- [Given problem]: Output a verbatim copy of the data, cut off after the line that contains "bend_radius = 6.0".

☆ ☆ ☆ ☆

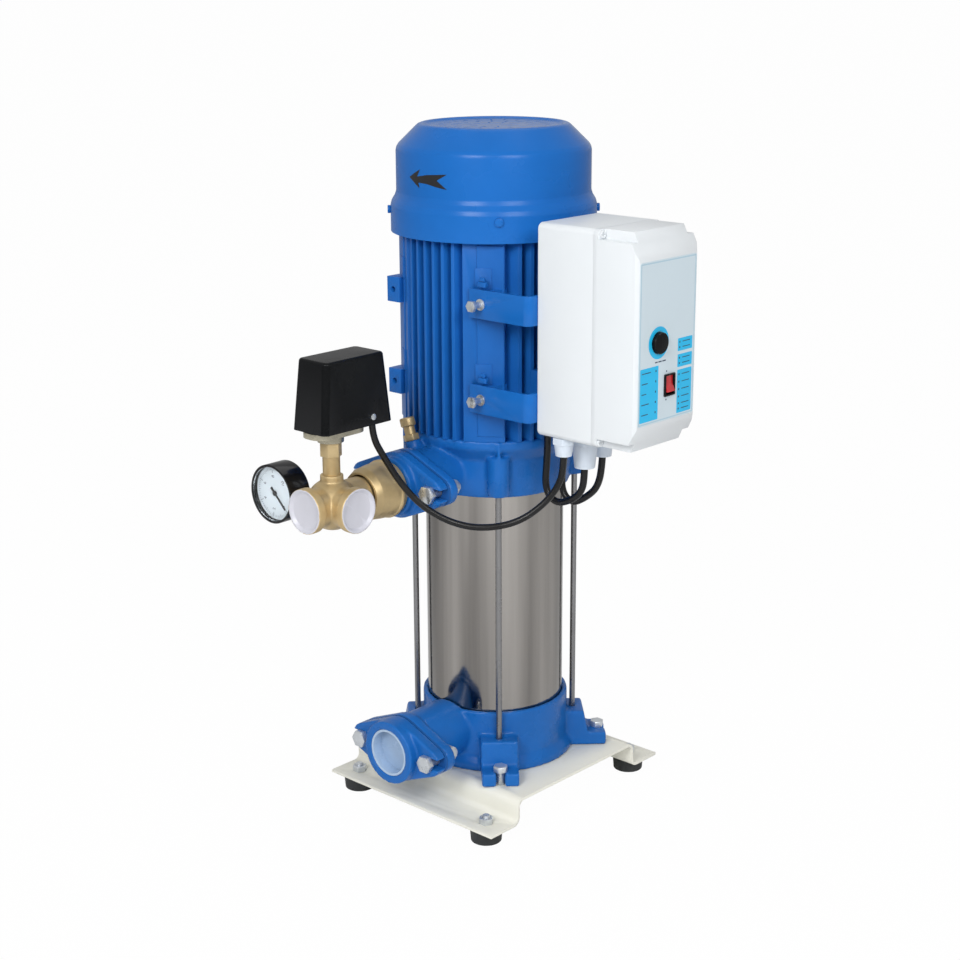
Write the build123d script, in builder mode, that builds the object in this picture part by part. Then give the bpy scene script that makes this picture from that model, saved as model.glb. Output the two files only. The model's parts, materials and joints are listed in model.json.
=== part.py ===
from build123d import *
from math import cos, hypot, radians, sin
import os

# Vertical multistage pump set: a folded base on rubber feet, a cast pump with a steel sleeve,
# a fan-cooled motor on top, a strapped-on control box and a brass outlet group.
# Millimetres, +Z up. The shaft axis is X = Y = 0 and the rubber feet stand on Z = 0.
# -Y is the side of the suction and discharge ports, +X is the side of the control box.

os.makedirs("parts", exist_ok=True)

# ---------------------------------------------------------------- driving dimensions
# general clearances
slip = 0.1  # between parts that are assembled but don't move
running = 0.05  # radial clearance of a turning or sliding fit
gap = 0.3  # beside parts that move

# folded base
base_length = 231.0
base_depth = 266.8
deck_depth = 187.0
sheet = 3.0
flange_top = 18.0
deck_top = 43.0
bend_radius = 6.0

# feet and M8 fixings
foot_radius = 16.7
foot_inset_x = 23.7
foot_inset_y = 18.6
stud_radius = 4.0
stud_anchor = 10.0
stud_proud = 9.0
m8_flats = 13.0
m8_nut_height = 6.5

# pump bolting circles, both on the diagonals
foot_circle = 109.3
tie_circle = 82.6
tie_rod_radius = 3.0
tie_rod_grip = 38.0  # how far a rod screws into its upper boss

# pump barrel
sleeve_radius = 71.15
sleeve_wall = 1.2
sleeve_length = 247.7
ring_overlap = 8.7
casing_wall = 5.35
sleeve_seat = 55.0  # height of the sleeve's lower seat above the deck
cavity_radius = 64.0
floor_thickness = 9.0
foot_reach = 118.0
foot_thickness = 14.0
foot_width = 38.0
boss_height = 39.0

# ports
suction_height = 39.0  # port axis above the deck
suction_flange_face = 138.0
discharge_height = 23.0  # port axis above the discharge casing's rim
discharge_flange_face = 130.0
flange_thickness = 12.0
flange_body_radius = 33.0
flange_ear_radius = 15.0
flange_bolt_offset = 46.5
flange_bolt_radius = 5.0
m10_flats = 16.0
neck_radius = 28.0
port_bore = 20.0
gasket_thickness = 2.0
collar_radius = 32.7
suction_collar = 9.5
discharge_collar = 9.0
plug_radius = 24.4
plug_wall = 2.5
plug_depth = 15.0

# discharge casing
discharge_casing_height = 62.0
waist_radius = 80.0
motor_flange_radius = 92.0
motor_flange_height = 8.0
top_wall_height = 37.0  # underside of the wall that carries the seal, above the rim
top_wall = 8.0
lantern_radius = 50.0
tie_boss_radius = 11.0
tie_boss_height = 45.0
boss_rib_width = 3.0
boss_rib_reach = 8.5
vent_tilt = 18.0
vent_x = -9.0
vent_y = 100.0
vent_rise = 7.0  # the vent's seat above the top of the neck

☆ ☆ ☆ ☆

- [Worked answer]:
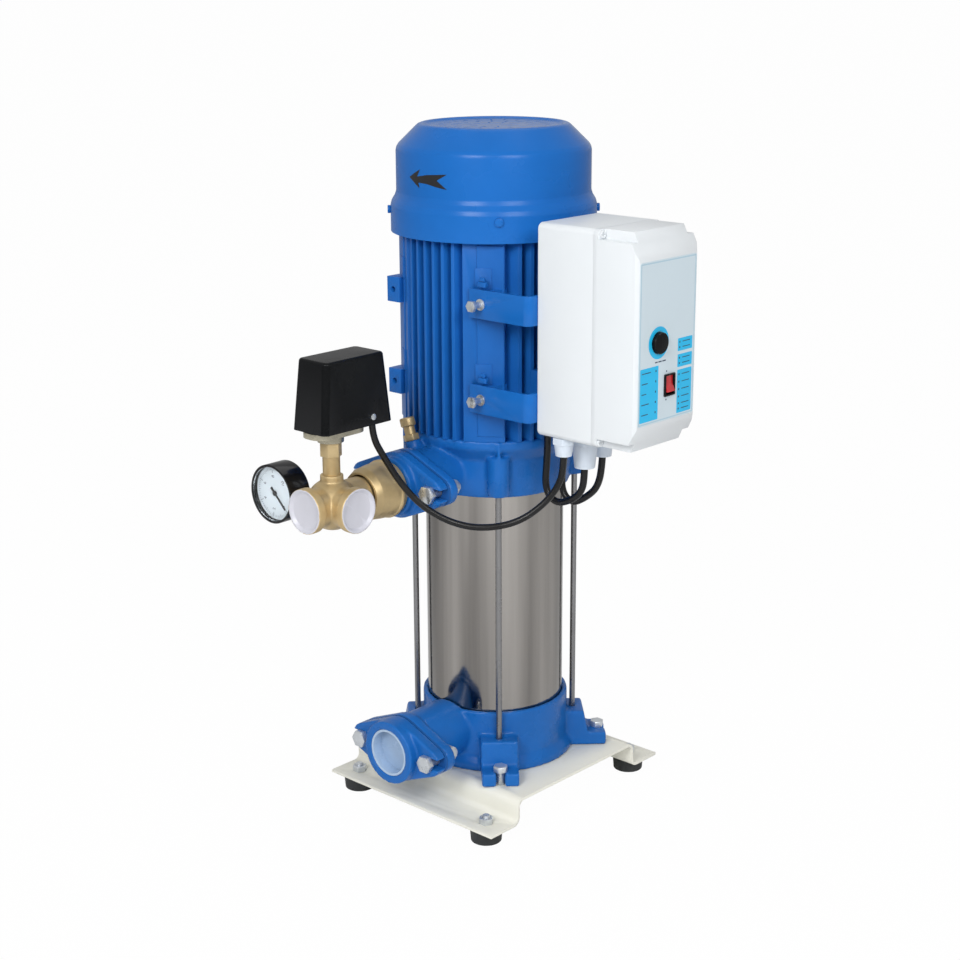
Write the build123d script, in builder mode, that builds the object in this picture part by part. Then give the bpy scene script that makes this picture from that model, saved as model.glb. Output the two files only. The model's parts, materials and joints are listed in model.json.
=== part.py ===
from build123d import *
from math import cos, hypot, radians, sin
import os

# Vertical multistage pump set: a folded base on rubber feet, a cast pump with a steel sleeve,
# a fan-cooled motor on top, a strapped-on control box and a brass outlet group.
# Millimetres, +Z up. The shaft axis is X = Y = 0 and the rubber feet stand on Z = 0.
# -Y is the side of the suction and discharge ports, +X is the side of the control box.

os.makedirs("parts", exist_ok=True)

# ---------------------------------------------------------------- driving dimensions
# general clearances
slip = 0.1  # between parts that are assembled but don't move
running = 0.05  # radial clearance of a turning or sliding fit
gap = 0.3  # beside parts that move

# folded base
base_length = 231.0
base_depth = 266.8
deck_depth = 187.0
sheet = 3.0
flange_top = 18.0
deck_top = 43.0
bend_radius = 6.0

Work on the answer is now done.